● **DATA EXTRACT**
------

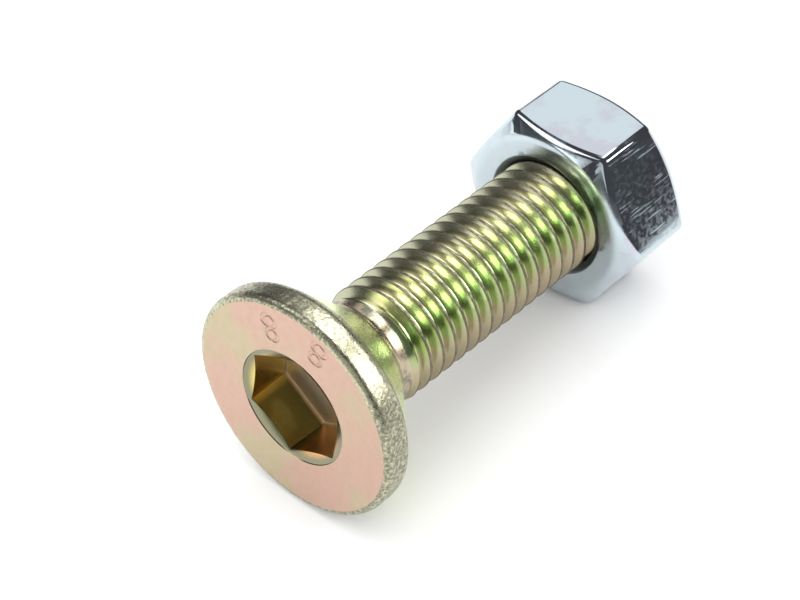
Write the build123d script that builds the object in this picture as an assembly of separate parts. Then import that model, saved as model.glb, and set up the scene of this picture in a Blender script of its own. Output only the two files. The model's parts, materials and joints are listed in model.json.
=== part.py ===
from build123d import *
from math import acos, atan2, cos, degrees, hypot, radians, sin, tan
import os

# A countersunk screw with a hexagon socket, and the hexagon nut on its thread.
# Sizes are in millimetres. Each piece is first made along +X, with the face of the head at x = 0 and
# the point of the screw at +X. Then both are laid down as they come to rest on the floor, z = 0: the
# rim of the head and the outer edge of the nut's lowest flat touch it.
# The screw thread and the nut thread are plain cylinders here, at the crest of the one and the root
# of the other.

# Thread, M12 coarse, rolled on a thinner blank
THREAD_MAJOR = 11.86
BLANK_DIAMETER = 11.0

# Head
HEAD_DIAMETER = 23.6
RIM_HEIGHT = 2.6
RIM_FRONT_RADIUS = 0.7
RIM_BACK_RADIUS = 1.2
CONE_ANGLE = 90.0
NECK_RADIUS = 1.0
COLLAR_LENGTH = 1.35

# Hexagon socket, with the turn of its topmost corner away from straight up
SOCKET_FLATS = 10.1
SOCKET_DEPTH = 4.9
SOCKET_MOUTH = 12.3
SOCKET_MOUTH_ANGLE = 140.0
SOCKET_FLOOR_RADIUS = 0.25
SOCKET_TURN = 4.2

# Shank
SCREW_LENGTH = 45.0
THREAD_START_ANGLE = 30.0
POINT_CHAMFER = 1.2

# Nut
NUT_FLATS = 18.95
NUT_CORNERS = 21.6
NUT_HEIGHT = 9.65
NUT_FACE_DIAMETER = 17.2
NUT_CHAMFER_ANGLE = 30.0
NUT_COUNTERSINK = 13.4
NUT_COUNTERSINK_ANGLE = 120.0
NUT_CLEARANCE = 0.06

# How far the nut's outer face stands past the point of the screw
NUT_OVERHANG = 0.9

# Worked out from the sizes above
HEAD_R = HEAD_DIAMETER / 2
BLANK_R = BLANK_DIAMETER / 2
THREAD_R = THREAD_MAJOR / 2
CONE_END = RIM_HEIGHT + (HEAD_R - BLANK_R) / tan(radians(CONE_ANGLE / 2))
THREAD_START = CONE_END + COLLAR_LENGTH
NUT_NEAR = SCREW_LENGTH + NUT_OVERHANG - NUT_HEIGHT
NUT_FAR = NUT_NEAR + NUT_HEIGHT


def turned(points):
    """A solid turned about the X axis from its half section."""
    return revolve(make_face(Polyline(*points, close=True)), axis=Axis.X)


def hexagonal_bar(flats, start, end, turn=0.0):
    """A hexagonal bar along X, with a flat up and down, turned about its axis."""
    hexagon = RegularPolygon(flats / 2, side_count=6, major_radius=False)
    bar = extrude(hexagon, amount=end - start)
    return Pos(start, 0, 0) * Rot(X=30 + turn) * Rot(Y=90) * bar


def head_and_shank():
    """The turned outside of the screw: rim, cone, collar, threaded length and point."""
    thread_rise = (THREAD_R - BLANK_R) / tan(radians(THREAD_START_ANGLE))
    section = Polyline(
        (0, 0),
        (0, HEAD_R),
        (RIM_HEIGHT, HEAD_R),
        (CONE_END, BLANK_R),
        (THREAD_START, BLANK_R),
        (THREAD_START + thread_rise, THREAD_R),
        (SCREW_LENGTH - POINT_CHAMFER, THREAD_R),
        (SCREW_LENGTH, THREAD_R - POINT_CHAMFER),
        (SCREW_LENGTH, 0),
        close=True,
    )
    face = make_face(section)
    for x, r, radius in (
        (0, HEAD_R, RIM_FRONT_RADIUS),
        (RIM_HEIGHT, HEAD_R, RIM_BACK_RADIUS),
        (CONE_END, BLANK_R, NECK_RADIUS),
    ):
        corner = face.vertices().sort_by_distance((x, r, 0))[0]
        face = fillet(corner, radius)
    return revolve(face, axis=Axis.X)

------

● **INSTRUCTION**
Gather each line of the listing containing the word "Then" and show it.

● **RESULT OF THE TASK**
Write the build123d script that builds the object in this picture as an assembly of separate parts. Then import that model, saved as model.glb, and set up the scene of this picture in a Blender script of its own. Output only the two files. The model's parts, materials and joints are listed in model.json.
# the point of the screw at +X. Then both are laid down as they come to rest on the floor, z = 0: the